- **Task goal**:
Each line from the start of the data below through the one containing "return grid - normals" must be reproduced exactly.
*****
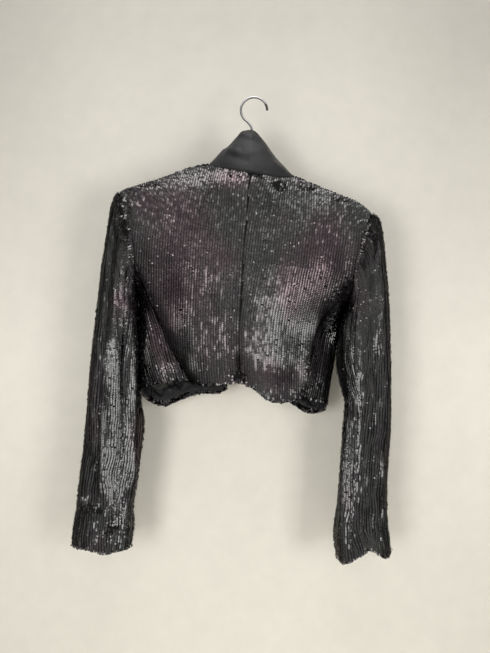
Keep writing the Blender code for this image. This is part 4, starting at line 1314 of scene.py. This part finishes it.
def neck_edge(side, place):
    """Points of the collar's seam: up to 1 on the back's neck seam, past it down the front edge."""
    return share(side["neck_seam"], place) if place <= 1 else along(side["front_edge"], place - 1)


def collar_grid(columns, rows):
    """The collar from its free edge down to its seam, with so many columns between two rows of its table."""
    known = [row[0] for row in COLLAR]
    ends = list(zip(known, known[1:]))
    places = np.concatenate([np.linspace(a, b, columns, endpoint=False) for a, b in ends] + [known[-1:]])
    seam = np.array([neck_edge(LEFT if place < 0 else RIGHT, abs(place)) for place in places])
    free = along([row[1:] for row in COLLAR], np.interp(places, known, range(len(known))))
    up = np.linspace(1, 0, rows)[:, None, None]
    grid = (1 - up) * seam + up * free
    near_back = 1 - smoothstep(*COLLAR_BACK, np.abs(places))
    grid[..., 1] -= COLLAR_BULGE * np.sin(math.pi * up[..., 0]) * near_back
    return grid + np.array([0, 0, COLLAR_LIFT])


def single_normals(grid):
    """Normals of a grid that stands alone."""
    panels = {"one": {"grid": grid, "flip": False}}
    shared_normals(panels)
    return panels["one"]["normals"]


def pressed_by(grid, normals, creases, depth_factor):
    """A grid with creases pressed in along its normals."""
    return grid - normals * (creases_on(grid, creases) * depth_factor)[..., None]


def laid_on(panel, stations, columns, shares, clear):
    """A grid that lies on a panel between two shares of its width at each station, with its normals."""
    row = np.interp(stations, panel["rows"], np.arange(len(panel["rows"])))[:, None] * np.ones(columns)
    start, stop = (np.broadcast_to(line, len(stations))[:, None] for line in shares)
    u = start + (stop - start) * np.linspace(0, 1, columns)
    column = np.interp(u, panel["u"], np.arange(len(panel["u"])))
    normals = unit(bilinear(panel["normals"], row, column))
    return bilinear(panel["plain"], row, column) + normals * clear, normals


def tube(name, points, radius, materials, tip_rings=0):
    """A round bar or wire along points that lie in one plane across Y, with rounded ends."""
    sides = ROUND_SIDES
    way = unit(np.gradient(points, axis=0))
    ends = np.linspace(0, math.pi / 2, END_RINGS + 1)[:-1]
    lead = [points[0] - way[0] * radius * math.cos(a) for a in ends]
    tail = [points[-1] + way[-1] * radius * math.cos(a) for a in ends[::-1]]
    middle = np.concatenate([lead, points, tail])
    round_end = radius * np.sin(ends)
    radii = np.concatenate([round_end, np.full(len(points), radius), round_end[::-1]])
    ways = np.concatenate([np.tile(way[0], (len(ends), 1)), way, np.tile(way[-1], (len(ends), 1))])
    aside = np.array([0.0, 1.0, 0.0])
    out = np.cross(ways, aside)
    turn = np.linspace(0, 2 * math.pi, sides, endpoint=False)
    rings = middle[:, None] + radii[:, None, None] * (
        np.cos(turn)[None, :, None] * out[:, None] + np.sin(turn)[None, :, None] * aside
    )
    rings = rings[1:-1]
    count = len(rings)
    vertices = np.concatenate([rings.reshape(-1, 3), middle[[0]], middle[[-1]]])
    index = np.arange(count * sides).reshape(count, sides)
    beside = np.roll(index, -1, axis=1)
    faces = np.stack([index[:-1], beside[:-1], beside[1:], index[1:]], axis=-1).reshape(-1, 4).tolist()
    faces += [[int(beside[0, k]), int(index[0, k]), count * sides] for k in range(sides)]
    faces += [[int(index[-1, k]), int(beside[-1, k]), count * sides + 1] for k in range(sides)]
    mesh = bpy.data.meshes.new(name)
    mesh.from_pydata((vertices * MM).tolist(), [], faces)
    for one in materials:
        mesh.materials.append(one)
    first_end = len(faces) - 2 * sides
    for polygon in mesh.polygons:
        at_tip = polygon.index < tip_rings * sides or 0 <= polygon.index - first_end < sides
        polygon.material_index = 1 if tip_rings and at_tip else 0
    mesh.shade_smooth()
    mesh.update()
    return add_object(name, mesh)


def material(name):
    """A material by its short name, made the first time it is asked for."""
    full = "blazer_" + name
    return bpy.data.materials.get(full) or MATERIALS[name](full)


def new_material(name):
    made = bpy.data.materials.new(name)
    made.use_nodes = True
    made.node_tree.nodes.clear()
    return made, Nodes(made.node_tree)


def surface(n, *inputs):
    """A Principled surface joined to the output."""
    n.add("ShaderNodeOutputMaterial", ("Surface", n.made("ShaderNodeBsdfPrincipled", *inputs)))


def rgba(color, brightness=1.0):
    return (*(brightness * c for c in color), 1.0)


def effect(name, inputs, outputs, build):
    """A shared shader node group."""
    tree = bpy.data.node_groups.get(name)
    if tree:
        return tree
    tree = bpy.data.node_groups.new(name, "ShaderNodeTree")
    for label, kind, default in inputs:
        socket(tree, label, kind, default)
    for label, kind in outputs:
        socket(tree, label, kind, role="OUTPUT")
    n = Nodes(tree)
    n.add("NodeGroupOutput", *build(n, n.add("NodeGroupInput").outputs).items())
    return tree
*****
- **Output for this task**:
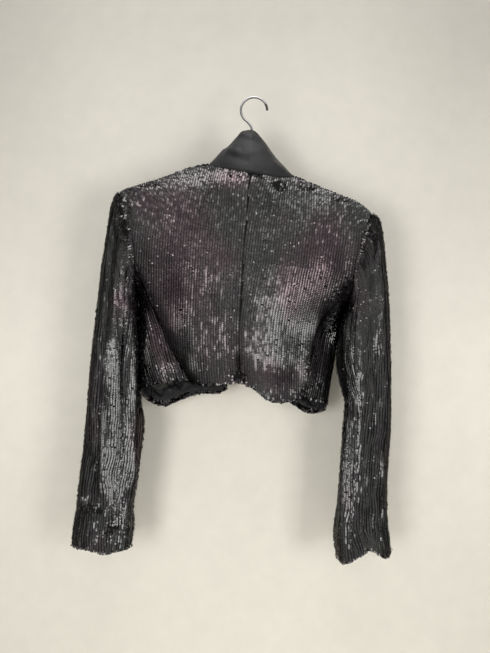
Keep writing the Blender code for this image. This is part 4, starting at line 1314 of scene.py. This part finishes it.
def neck_edge(side, place):
    """Points of the collar's seam: up to 1 on the back's neck seam, past it down the front edge."""
    return share(side["neck_seam"], place) if place <= 1 else along(side["front_edge"], place - 1)


def collar_grid(columns, rows):
    """The collar from its free edge down to its seam, with so many columns between two rows of its table."""
    known = [row[0] for row in COLLAR]
    ends = list(zip(known, known[1:]))
    places = np.concatenate([np.linspace(a, b, columns, endpoint=False) for a, b in ends] + [known[-1:]])
    seam = np.array([neck_edge(LEFT if place < 0 else RIGHT, abs(place)) for place in places])
    free = along([row[1:] for row in COLLAR], np.interp(places, known, range(len(known))))
    up = np.linspace(1, 0, rows)[:, None, None]
    grid = (1 - up) * seam + up * free
    near_back = 1 - smoothstep(*COLLAR_BACK, np.abs(places))
    grid[..., 1] -= COLLAR_BULGE * np.sin(math.pi * up[..., 0]) * near_back
    return grid + np.array([0, 0, COLLAR_LIFT])


def single_normals(grid):
    """Normals of a grid that stands alone."""
    panels = {"one": {"grid": grid, "flip": False}}
    shared_normals(panels)
    return panels["one"]["normals"]


def pressed_by(grid, normals, creases, depth_factor):
    """A grid with creases pressed in along its normals."""
    return grid - normals * (creases_on(grid, creases) * depth_factor)[..., None]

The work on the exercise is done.